▸ Given exercise: Restate the entire listing word for word.

○ ○ ○

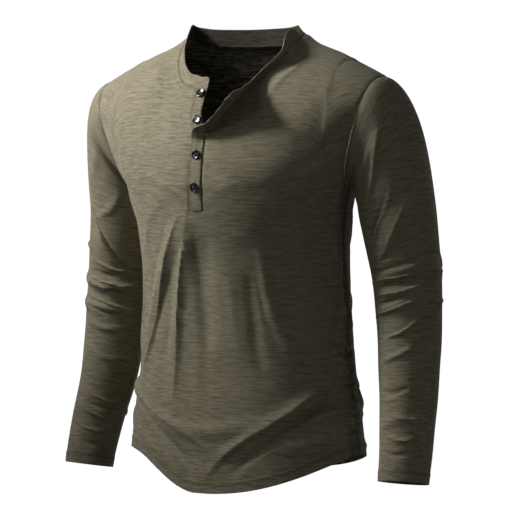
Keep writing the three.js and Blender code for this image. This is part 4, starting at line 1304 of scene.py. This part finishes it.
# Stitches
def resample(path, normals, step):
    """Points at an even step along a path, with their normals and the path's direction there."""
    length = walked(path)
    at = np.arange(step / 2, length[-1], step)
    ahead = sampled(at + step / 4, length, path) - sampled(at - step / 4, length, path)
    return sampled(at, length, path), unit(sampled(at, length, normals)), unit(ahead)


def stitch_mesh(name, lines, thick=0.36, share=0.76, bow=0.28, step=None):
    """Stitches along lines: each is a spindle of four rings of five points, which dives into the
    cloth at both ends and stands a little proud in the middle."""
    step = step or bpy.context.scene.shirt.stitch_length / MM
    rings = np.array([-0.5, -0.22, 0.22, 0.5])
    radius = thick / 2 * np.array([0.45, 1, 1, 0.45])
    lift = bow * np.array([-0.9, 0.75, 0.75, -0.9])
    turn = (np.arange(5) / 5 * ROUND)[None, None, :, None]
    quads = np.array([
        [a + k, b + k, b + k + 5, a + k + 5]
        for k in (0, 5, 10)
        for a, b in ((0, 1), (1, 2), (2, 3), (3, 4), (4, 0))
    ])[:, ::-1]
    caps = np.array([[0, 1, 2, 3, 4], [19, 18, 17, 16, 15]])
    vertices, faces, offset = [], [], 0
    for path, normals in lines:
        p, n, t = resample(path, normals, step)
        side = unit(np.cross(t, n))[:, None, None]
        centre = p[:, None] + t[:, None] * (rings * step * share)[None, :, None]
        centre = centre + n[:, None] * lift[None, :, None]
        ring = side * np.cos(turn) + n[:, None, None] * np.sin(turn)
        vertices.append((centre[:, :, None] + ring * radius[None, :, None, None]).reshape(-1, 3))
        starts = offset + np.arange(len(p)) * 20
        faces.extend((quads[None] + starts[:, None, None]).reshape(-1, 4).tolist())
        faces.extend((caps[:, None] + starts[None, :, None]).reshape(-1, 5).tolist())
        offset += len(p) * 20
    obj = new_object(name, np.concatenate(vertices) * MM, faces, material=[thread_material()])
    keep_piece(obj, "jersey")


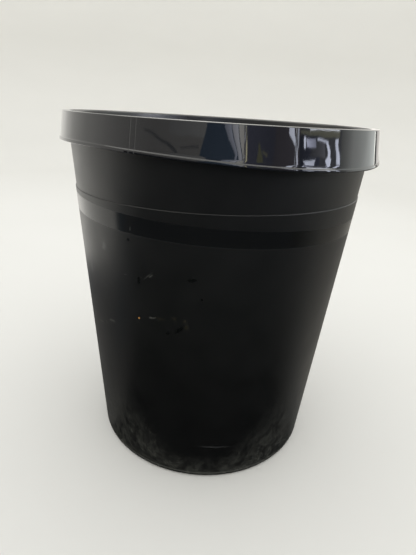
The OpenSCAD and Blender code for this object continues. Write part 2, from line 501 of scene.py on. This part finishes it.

○ ○ ○

▸ Solution to this exercise:
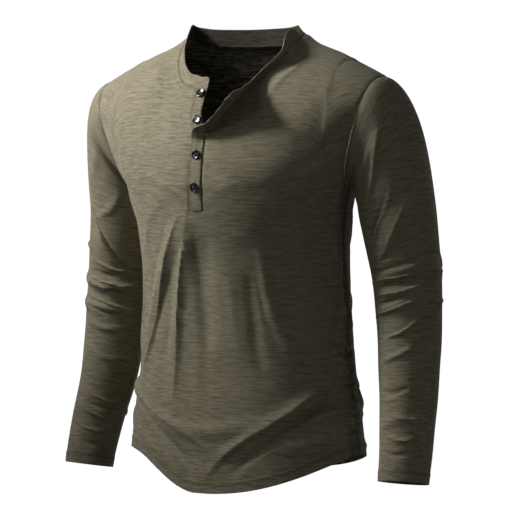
Keep writing the three.js and Blender code for this image. This is part 4, starting at line 1304 of scene.py. This part finishes it.
# Stitches
def resample(path, normals, step):
    """Points at an even step along a path, with their normals and the path's direction there."""
    length = walked(path)
    at = np.arange(step / 2, length[-1], step)
    ahead = sampled(at + step / 4, length, path) - sampled(at - step / 4, length, path)
    return sampled(at, length, path), unit(sampled(at, length, normals)), unit(ahead)


def stitch_mesh(name, lines, thick=0.36, share=0.76, bow=0.28, step=None):
    """Stitches along lines: each is a spindle of four rings of five points, which dives into the
    cloth at both ends and stands a little proud in the middle."""
    step = step or bpy.context.scene.shirt.stitch_length / MM
    rings = np.array([-0.5, -0.22, 0.22, 0.5])
    radius = thick / 2 * np.array([0.45, 1, 1, 0.45])
    lift = bow * np.array([-0.9, 0.75, 0.75, -0.9])
    turn = (np.arange(5) / 5 * ROUND)[None, None, :, None]
    quads = np.array([
        [a + k, b + k, b + k + 5, a + k + 5]
        for k in (0, 5, 10)
        for a, b in ((0, 1), (1, 2), (2, 3), (3, 4), (4, 0))
    ])[:, ::-1]
    caps = np.array([[0, 1, 2, 3, 4], [19, 18, 17, 16, 15]])
    vertices, faces, offset = [], [], 0
    for path, normals in lines:
        p, n, t = resample(path, normals, step)
        side = unit(np.cross(t, n))[:, None, None]
        centre = p[:, None] + t[:, None] * (rings * step * share)[None, :, None]
        centre = centre + n[:, None] * lift[None, :, None]
        ring = side * np.cos(turn) + n[:, None, None] * np.sin(turn)
        vertices.append((centre[:, :, None] + ring * radius[None, :, None, None]).reshape(-1, 3))
        starts = offset + np.arange(len(p)) * 20
        faces.extend((quads[None] + starts[:, None, None]).reshape(-1, 4).tolist())
        faces.extend((caps[:, None] + starts[None, :, None]).reshape(-1, 5).tolist())
        offset += len(p) * 20
    obj = new_object(name, np.concatenate(vertices) * MM, faces, material=[thread_material()])
    keep_piece(obj, "jersey")


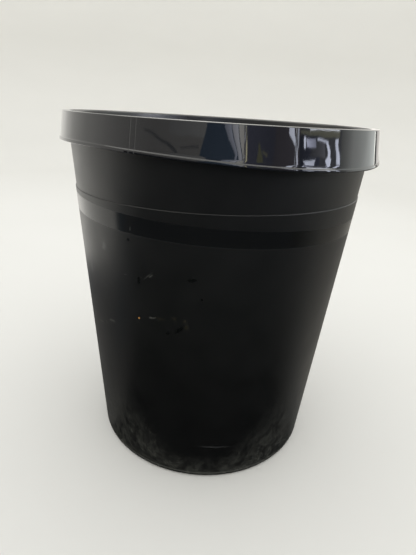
The OpenSCAD and Blender code for this object continues. Write part 2, from line 501 of scene.py on. This part finishes it.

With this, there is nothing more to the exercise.